Required Duties of The Case Manager

Required Duties of the Case Manager
Required duties and responsibilities are defined for case managers in section III, items A-G in “California’s Plan for the Prevention of Unintended Pregnancy for Youth and Non-Minor Dependents.” This Guide for Case Managers expands upon these requirements and provides practical guidance to assist case managers with understanding this work.

A. Provide Youth with a Copy of Their Foster Youth Rights
Case managers shall provide youth with a copy of their Foster Youth Rights upon entry into foster care and at least once every six months at the time of regularly scheduled contact.3 At the time of providing these rights to foster youth, the case manager will have a conversation with the youth, explaining each of their rights and ensuring the youth understands their rights based on their age and developmental level. As some youth may have special needs or may have a language barrier, the case manager should reference their county’s policies and procedures in obtaining appropriate assistance and/or an interpreter as needed to ensure the youth fully understands their rights. Accordingly, case managers should assist foster youth in understanding their rights at any time the youth may have questions about them, but at a minimum as stated above, these conversations are required to occur at the time the youth enters care and every six months thereafter.

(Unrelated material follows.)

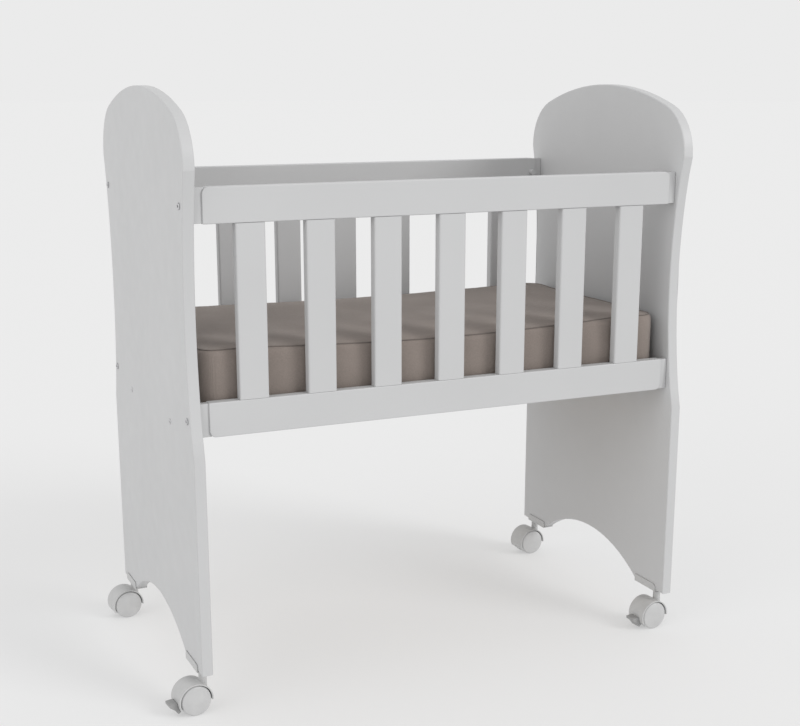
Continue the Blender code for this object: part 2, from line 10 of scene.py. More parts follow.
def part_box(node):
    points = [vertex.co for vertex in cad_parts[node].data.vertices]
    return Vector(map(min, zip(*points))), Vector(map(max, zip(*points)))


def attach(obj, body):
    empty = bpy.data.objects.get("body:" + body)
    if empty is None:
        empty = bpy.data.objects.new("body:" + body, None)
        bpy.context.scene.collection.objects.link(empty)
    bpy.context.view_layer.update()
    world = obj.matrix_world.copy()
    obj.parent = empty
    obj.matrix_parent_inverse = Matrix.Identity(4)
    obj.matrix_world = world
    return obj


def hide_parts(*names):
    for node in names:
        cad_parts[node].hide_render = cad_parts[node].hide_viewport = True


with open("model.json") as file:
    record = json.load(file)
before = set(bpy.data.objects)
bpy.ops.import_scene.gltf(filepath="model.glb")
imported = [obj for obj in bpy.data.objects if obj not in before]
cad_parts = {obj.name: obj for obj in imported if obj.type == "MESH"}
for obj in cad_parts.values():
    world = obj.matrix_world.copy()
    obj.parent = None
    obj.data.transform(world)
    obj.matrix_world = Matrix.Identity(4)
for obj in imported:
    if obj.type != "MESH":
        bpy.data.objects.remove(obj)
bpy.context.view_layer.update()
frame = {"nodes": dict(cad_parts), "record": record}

bl_info = {
    "name": "Baby Crib",
    "version": (1, 0, 0),
    "blender": (4, 5, 0),
    "location": "View3D > Sidebar > Crib",
    "description": "Finished surfaces for a small rolling crib with shaped end panels",
    "category": "Object",
}

SIDES = (("front", -1), ("back", 1))
ENDS = (("left", -1), ("right", 1))
LEVELS = ("top", "bottom")
CORNERS = tuple(f"{side}_{end}" for side, _ in SIDES for end, _ in ENDS)
SLAT_NUMBERS = range(1, 8)
SAME = 1e-4                  # two places closer than this are one


class CribSizes(bpy.types.PropertyGroup):
    panel_round: bpy.props.FloatProperty(
        name="Panel edge", description="Round-over on the end panels' edges", default=0.0022,
        unit="LENGTH")
    rail_round: bpy.props.FloatProperty(
        name="Rail edge", description="Round-over on the side rails' edges", default=0.0016,
        unit="LENGTH")
    rail_corner: bpy.props.FloatProperty(
        name="Rail corner", description="Radius of each rail's two outer corners", default=0.010,
        unit="LENGTH")
    rail_stop: bpy.props.FloatProperty(
        name="Rail stop", description="Gap between a rail's face and the end panel", default=0.013,
        unit="LENGTH")
    tenon_setback: bpy.props.FloatProperty(
        name="Tenon setback", description="End tenon behind the rail's faces", default=0.003,
        unit="LENGTH")
    tenon_trim: bpy.props.FloatProperty(
        name="Tenon trim", description="End tenon below the rail's edges", default=0.001,
        unit="LENGTH")
    slat_round: bpy.props.FloatProperty(
        name="Slat edge", description="Radius of a slat's long edges", default=0.003, unit="LENGTH")
    tongue_thick: bpy.props.FloatProperty(
        name="Tongue", description="Thickness of the tongue at a slat's ends", default=0.010,
        unit="LENGTH")
    tongue_setback: bpy.props.FloatProperty(
        name="Tongue setback", description="From a slat's side to its tongue", default=0.004,
        unit="LENGTH")
    fit_gap: bpy.props.FloatProperty(
        name="Fit gap", description="Gap round a tongue in its mortise", default=0.0003,
        unit="LENGTH")
    nut_inset: bpy.props.FloatProperty(
        name="Nut inset", description="Barrel nut's axis from the end panel", default=0.0225,
        unit="LENGTH")
    nut_radius: bpy.props.FloatProperty(
        name="Nut radius", description="Radius of a barrel nut", default=0.0048, unit="LENGTH")
    cleat_screw_y: bpy.props.FloatProperty(
        name="Cleat screws", description="Cleat screws from the middle of the panel", default=0.1225,
        unit="LENGTH")
    screw_radius: bpy.props.FloatProperty(
        name="Screw head", description="Radius of a cleat screw's head", default=0.0042,
        unit="LENGTH")
    seam_radius: bpy.props.FloatProperty(
        name="Seam", description="Radius of the mattress's piping", default=0.0012, unit="LENGTH")
    seam_sag: bpy.props.FloatProperty(
        name="Seam sag", description="How far the mattress's long edges sag in the middle",
        default=0.009, unit="LENGTH")
    mattress_swell: bpy.props.FloatProperty(
        name="Mattress swell", description="Farthest that the filled cover may stand out",
        default=0.005, unit="LENGTH")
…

B. Provide Youth with Access to Age-appropriate, Medically Accurate Information
Case managers shall provide foster youth with access to age-appropriate, medically accurate information about reproductive and sexual health care including unplanned pregnancy prevention, pregnancy testing, prenatal care, abstinence, use of birth control or protection, and abortion as well as the prevention, diagnosis and treatment of STIs. Case managers may provide this information to youth in many different ways. Information may be provided through county materials from their public health department, referrals to local health clinics such as Planned Parenthood, sharing online resources with the youth, ensuring youth receive access to comprehensive sexual health education provided through their school, offering youth attendance to conferences or trainings about safe sex and pregnancy prevention, or counties may choose to include this subject in their Independent Living Program curriculum. The list of medically accurate online resources, the list at the end of this document can be referenced and given to foster youth.

As a result of the recent passage of SB 89 for youth in foster care 10 years of age and older, case managers are required review the case plan annually and update as needed, to indicate that the case management worker has verified that the youth received comprehensive sexual health education once in junior high and once in high school, per Welfare and Institutions Code section 16501.1(a). The SB 89 also requires the case plan to be updated annually to indicate the case manager has informed the youth of his or her right to access age-appropriate, medically accurate information about reproductive and sexual health care.